La première semaine de confinement, nous avons décidé avec les autres professeurs de créer des groupes WhatsApp pour chaque classe et dans chaque matière, en priorité pour l’arabe, l’anglais et les maths. A la fin de cette première semaine, tous les enfants ont reçu leurs cours et renvoyé leur fiches de travail. Chaque famille a bien compris comment s’organiser…c’était plutôt positif pour nous !
Comment vous organisez-vous depuis ?
La seconde semaine de confinement, fin mars, nous avons décider de rajouter aux élèves l’enseignement des Sciences, puis celui de l’Histoire, de la géographie, et du catéchisme… et ainsi de suite au fil des jours.
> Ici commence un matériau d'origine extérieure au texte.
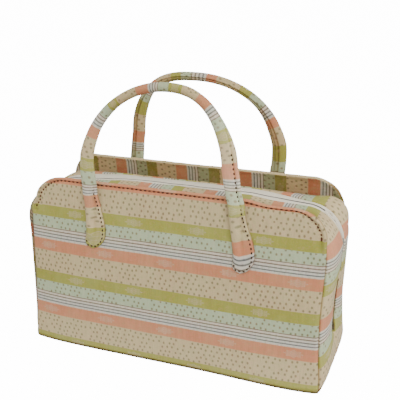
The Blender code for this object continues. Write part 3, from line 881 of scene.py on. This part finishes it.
def gusset_place(way, side, y, drop=0.0, creased=True):
    """A point of the strip's outer face at a distance from the middle plane."""
    x, z, out_x, out_z, bulge, power, fold, leg = ridge(way)
    seam_x, seam_z, seam_y = sewn_edge(way, side)
    y = min(y, seam_y)
    away = min(1.0, max(0.0, y) / seam_y) ** power
    if side < 0 and x > 0.0:
        fold *= 1.20
    rise = bulge - fold * max(0.0, 1.0 - max(0.0, y) / FOLD_REACH) ** 1.5
    level = rise + end_relief(way, side * y, side, leg) * smooth(4.0 * (1.0 - y / seam_y))
    if leg == "corner" and side > 0 and x > 0.0:
        share = way_point(way, RIDGE_CORNER_RADIUS)[5]
        level += read_table(SQUARE_TABLE, share)[0] * smooth(y / 0.024)
    if creased and leg == "end":
        depth, slit = crease(x, z, side)
        level -= depth * math.exp(-(max(0.0, y - slit) / 0.0026) ** 0.9)
    point_x = mix(x + out_x * level, seam_x, away) - out_x * drop
    point_z = mix(z + out_z * level, seam_z, away) - out_z * drop
    return point_x, side * y, point_z


# Columns of a strip: share of the width, drop at the zip, drop in the slit, painted shade in the slit and
# along the sewn edge
GUSSET_SECTION = (
    (0.000, 0.0021, 0.0075, 0.12), (0.002, 0.0014, 0.0048, 0.14), (0.006, 0.0007, 0.0024, 0.17),
    (0.014, 0.0002, 0.0010, 0.24), (0.028, 0.0, 0.0003, 0.50), (0.05, 0.0, 0.0, 0.80),
    (0.08, 0.0, 0.0, 0.93),
    *((share, 0.0, 0.0, 1.0) for share in (0.105, 0.13, 0.16, 0.19, 0.23, 0.29, 0.37, 0.45, 0.53, 0.61,
                                           0.69, 0.76, 0.82, 0.87, 0.91, 0.945)),
    (0.97, 0.0, 0.0, 0.90),
    (0.985, 0.0004, 0.0004, 0.50), (1.0, 0.0015, 0.0015, 0.22),
)


def painted_gusset_shading(way, y, side):
    """Painted shade on the strip: behind the standing faces, in the crease, beside the lip and at the foot;
    painted light on the right end.
    """
    x, z = ridge_line(way)
    start = 0.011 if side < 0 else 0.020
    behind = ease(z, 0.146, 0.003) * smooth((y - start) / 0.012)
    painted_shading = (1.0 - (0.36 if side < 0 else 0.50) * behind) * painted_foot_shadow(z - 0.0004)
    # Painted shade in the gaping crease at the right end of the back strip
    if x > 0.0 and side > 0 and z < 0.095:
        reach = read_table(GAPING_TABLE, z)[0]
        painted_shading *= 1.0 - 0.86 * (1.0 - smooth((y - reach - 0.0014) / 0.0016)) * smooth(reach / 0.001)
    # Painted light on the right end
    if x > 0.100:
        painted_shading *= 1.0 + 0.22 * ease(x, 0.125, 0.015)
    # Painted shade on the left end of the front strip, beside the front face
    if x < 0.0 and side < 0:
        beside = ease(y, 0.028, 0.012) * (1.0 - ease(z, 0.149, 0.003))
        painted_shading *= 1.0 - 0.50 * beside * mix(0.85, 1.0, ease(z, 0.104, 0.010))
    return painted_shading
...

Les professeurs ont mis leurs cours en ligne, on fait des vidéos, des fiches de travail et des devoirs sur internet. Nous avons aussi recommencé à mettre des notes aux élèves…il faut bien les évaluer à un moment ou un autre !
Plus récemment, les professeurs de sport et de musique ont fait des petites vidéos pour pousser leurs élèves à faire des activités depuis chez eux, bouger. il faut se rendre compte que certains élèves habitent dans la vieille ville de Jérusalem, et vivent dans des maisons très petites, sans jardin. Ils n’ont pas la place de bouger ni de sortir, et ce n’est vraiment pas facile pour eux de rester enfermés comme ça. Nous devons les aider à s’occuper.
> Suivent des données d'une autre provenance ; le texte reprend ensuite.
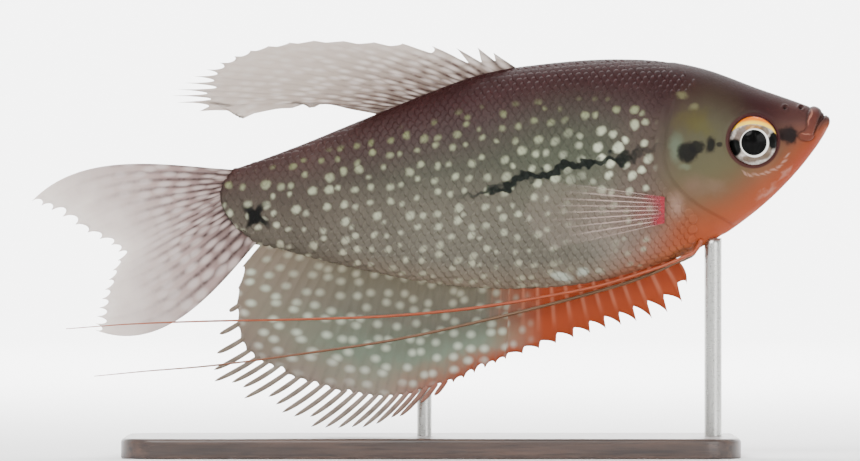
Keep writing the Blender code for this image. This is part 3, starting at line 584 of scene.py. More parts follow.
        # The spots stop below the back, lower towards the head, ahead of the gill cover's edge,
        # and above the orange breast.
        top = add(tree, "MapRange", place, -30.0, 27.0, 0.78, 0.62)
        below = add(tree, "Math", top, level, operation="SUBTRACT")
        lean = add(tree, "Math", level, 7.0, place, operation="MULTIPLY_ADD")
        low = soften(tree, lean, 20.0, 27.0)
        keep = add(tree, "Math", low, soften(tree, place, 24.0, 15.0), operation="MAXIMUM")
        bright = add(tree, "MapRange", draw[1], 0.0, 1.0, 0.62, 0.95)
        share = spot
        for part in (soften(tree, below, -0.04, 0.10), soften(tree, place, 34.2, 31.6), keep, bright):
            share = multiply(tree, share, part)
        height = add(tree, "Math", level, 0.5, 0.5, operation="MULTIPLY_ADD")
        plain = add(tree, "ValToRGB", height, stops=self.pearl_colours)
        return share, blend(tree, glow, plain, self.bright.colour)

    def colour(self, tree: Tree) -> Socket:
        """Build the colour over the whole body and give its socket."""
        lie = add(tree, "Attribute", out="Vector", attribute_name="lie")
        level, girth, _ = split(tree, lie)
        grown = millimetres(tree)
        place, _, upright = split(tree, grown)
        flat = add(tree, "CombineXYZ", place, upright, 0.0)
        # Noise of about 1.6 mm moves the marks' edges by up to 0.3 mm.
        stray = centred_noise(tree, grown, 0.62, 2.0)
        share = add(tree, "Math", level, 0.5, 0.5, operation="MULTIPLY_ADD")
        ramps = [add(tree, "ValToRGB", share, stops=stops) for stops in
                 (self.tail_colours, self.flank_colours, self.head_colours, self.snout_colours)]
        colour = ramps[0]
        for ramp, span in zip(ramps[1:], ((-24.0, 4.0), (24.0, 43.0), (49.0, 57.0))):
            colour = blend(tree, soften(tree, place, *span), colour, ramp)
        shade = add(tree, "TexNoise", grown, named={"Scale": 0.11, "Detail": 4.0})
        shade = add(tree, "MapRange", shade, 0.3, 0.7, 0.88, 1.12)
        # Partly the scales' own pale net round darker middles and partly painted light: each scale's
        # edge is made up to 12 percent lighter against the shade between the scales.
        rim = add(tree, "Attribute", out="Fac", attribute_name="rim")
        shade = add(tree, "Math", rim, 0.12, shade, operation="MULTIPLY_ADD")
        colour = add(tree, "VectorMath", colour, operation="SCALE", named={"Scale": shade})
        soft = [mark for mark in self.marks if mark.soft > 0.5] + self.strokes()
        for mark in soft:
            colour = blend(tree, mark.share(tree, flat, stray), colour, mark.colour)
        glow = self.bright.share(tree, flat, stray)
        share, pearl = self.pearls(tree, place, level, girth, stray, glow)
        colour = blend(tree, share, colour, pearl)
        for mark in self.marks:
            if mark.soft <= 0.5:
                colour = blend(tree, mark.share(tree, flat, stray), colour, mark.colour)
        colour = blend(tree, self.line(tree, flat), colour, self.stripe.colour)
        away = add(tree, "VectorMath", flat, (*FORM.eye, 0.0), out="Value", operation="DISTANCE")
        rim = soften(tree, away, self.eye_rim + 0.12, self.eye_rim - 0.15, 0.0, 0.9)
        colour = blend(tree, rim, colour, "#361617")
        # Painted shade: creases, the mouth's slit, the nostrils' holes and the gill seam are darkened
        # towards near black.
        crease_shade = add(tree, "Attribute", out="Fac", attribute_name="crease_shade")
        return blend(tree, crease_shade, colour, "#120605")

    def line(self, tree: Tree, flat) -> Socket:
        """Share of the jagged dark stripe along the flank, thick and thin by noise."""
        # Noise of about 2 mm moves the edge by up to 1 mm along the stripe and 2.6 mm across it.
        jag = add(tree, "VectorMath", centred_noise(tree, flat, 0.5, 1.5), (2.0, 5.2, 0.0),
                  operation="MULTIPLY")
        return self.stripe.share(tree, flat, jag)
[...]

Vous êtes aussi professeure principale d’une classe…
Oui, et pendant le confinement cela implique que je suive plus individuellement chaque élèves de la classe, pour m’assurer qu’ils aient tous une bonne connexion internet chez eux, et rendent bien leurs devoirs.
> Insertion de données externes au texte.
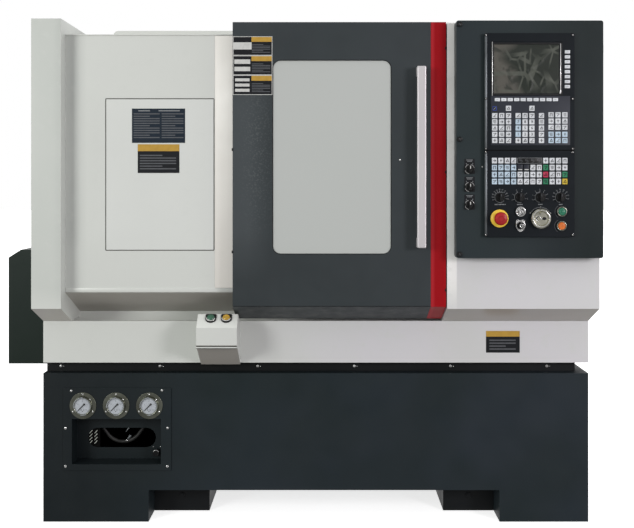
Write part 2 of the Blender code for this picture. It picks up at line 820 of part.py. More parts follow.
def build_centre_cover(machine):
    left = LEFT_COVER_RIGHT_EDGE + SEAT_GAP
    right = RIGHT_COVER_LEFT - SEAT_GAP
    cover = add_object("centre_cover", prism(recess_outline(), "X", left, right), white_paint(), machine)
    through = (left - CUT_OVERRUN, right + CUT_OVERRUN)
    cut(cover, prism(inset(recess_outline(), SHEET), "X", *through))
    cut(cover, cover_bottom_opening(*through))
    cut(
        cover,
        box(
            (left + DOORWAY_JAMB, right - DOORWAY_JAMB),
            (RECESS_FRONT - CUT_OVERRUN, RECESS_FRONT + SHEET + CUT_OVERRUN),
            (DOORWAY_BOTTOM, DOORWAY_TOP),
        ),
    )


def hinge_centre(height):
    return (HINGE_X, HINGE_Y, height)


def build_right_cover(machine):
    outline = overhang_outline(RIGHT_COVER_TOP)
    cover = add_object("right_cover", prism(outline, "X", RIGHT_COVER_LEFT, HALF), white_paint(), machine)
    cut(cover, prism(inset(outline, SHEET), "X", RIGHT_COVER_LEFT + SHEET, HALF - SHEET))
    cut(cover, prism(inset(recess_outline(), SHEET), "X", RIGHT_COVER_LEFT - CUT_OVERRUN, HALF - SHEET))
    cut(cover, cover_bottom_opening(RIGHT_COVER_LEFT - CUT_OVERRUN, HALF - SHEET))
    x = (CONTROL_LEFT + CONTROL_POCKET_INSET, CONTROL_RIGHT - CONTROL_POCKET_INSET)
    z = (CONTROL_BOTTOM + CONTROL_POCKET_INSET, CONTROL_TOP - CONTROL_POCKET_INSET)
    back = -OVERHANG + CONTROL_POCKET_DEPTH
    fuse(
        cover,
        box(
            (x[0] - CONTROL_SHEET, x[1] + CONTROL_SHEET),
            (-OVERHANG + SHEET / 2, back),
            (z[0] - CONTROL_SHEET, z[1] + CONTROL_SHEET),
        ),
    )
    cut(cover, box(x, (-OVERHANG - CUT_OVERRUN, back - CONTROL_SHEET), z))
    for height in HINGE_HEIGHTS:
        leaf = box(
            (HALF - FUSE_OVERLAP, HINGE_X + HINGE_LEAF / 2),
            (HINGE_Y, HINGE_Y + HINGE_LEAF_REACH),
            (height + HINGE_LEAF / 2, height + HINGE_BARREL - HINGE_LEAF / 2),
        )
        profile = [
            (0, 0), (HINGE_RADIUS, 0), (HINGE_RADIUS, HINGE_BARREL), (HINGE_PIN_RADIUS, HINGE_BARREL),
            (HINGE_PIN_RADIUS, HINGE_BARREL * 2), (0, HINGE_BARREL * 2),
        ]
        fuse(cover, leaf, turned(profile, SMALL, hinge_centre(height), (0, 0, 1)))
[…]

« Certains enfants n’ont pas de téléphone ou d’ordinateur à la maison »
C’est d’autant plus important que nous avons appri que certains enfants n’ont pas de téléphone ou d’ordinateur à la maison, et doivent faire leur travail sur le portable de leur parents. J’appelle donc régulièrement les maman pour savoir qui rencontre des difficultés, et pourquoi. Finalement, je dois dire que nous avons pris le rythme !
Et vous tenez le coup, après cinq semaines de confinement ?
Oui, je dois dire nous avons pris le rythme, finalement ! Je reçois même des appels de maman d’élèves qui me disent qu’elles sont très contentes, parce que ce confinement leur donne l’occasion de travailler les cours avec leur enfants et d’apprendre avec eux une nouvelle langue, par exemple. il y a quelques jours, une maman m’a ainsi raconté qu’avant le confinement, elle n’avait aucune idée de ce que son fils étudiait en cours.
Aujourd’hui, non seulement elle suit beaucoup mieux sa scolarité, mais elle apprend le français, avec les vidéos et cours que j’envoie. C’est quelque chose de très intéressant pour les parents, ils sont de nouveau capable d’aider leurs enfants. Ils ont vraiment le temps d’être avec eux, et apprennent aussi à mieux les connaître.
Comment envisagez-vous la reprise des cours ?
En réalité ce n’est pas clair, nous ne savons rien à ce sujet. La directrice, Soeur Frida Nasser, nous transmet les informations envoyées au compte-goutte par le gouvernement, mais nous ne savons pas ce qui va se passer dans deux semaines, par exemple. En tant que professeurs, nous entrons dans la phase où nous devons rendre compte de tout ce que nous avons observé ces dernières semaines : comment nous évaluons les élèves, comment ils réagissent à ce nouveau rythme via internet, etc.
A vrai dire, nous pouvons rester encore un mois confinés, ou même davantage, nous continuerons nos cours sans trop de difficultés. Nous allons même surement finir l’année comme ça. Et je n’y vois pas vraiment de problème, dans la mesure où nos élèves suivent bien.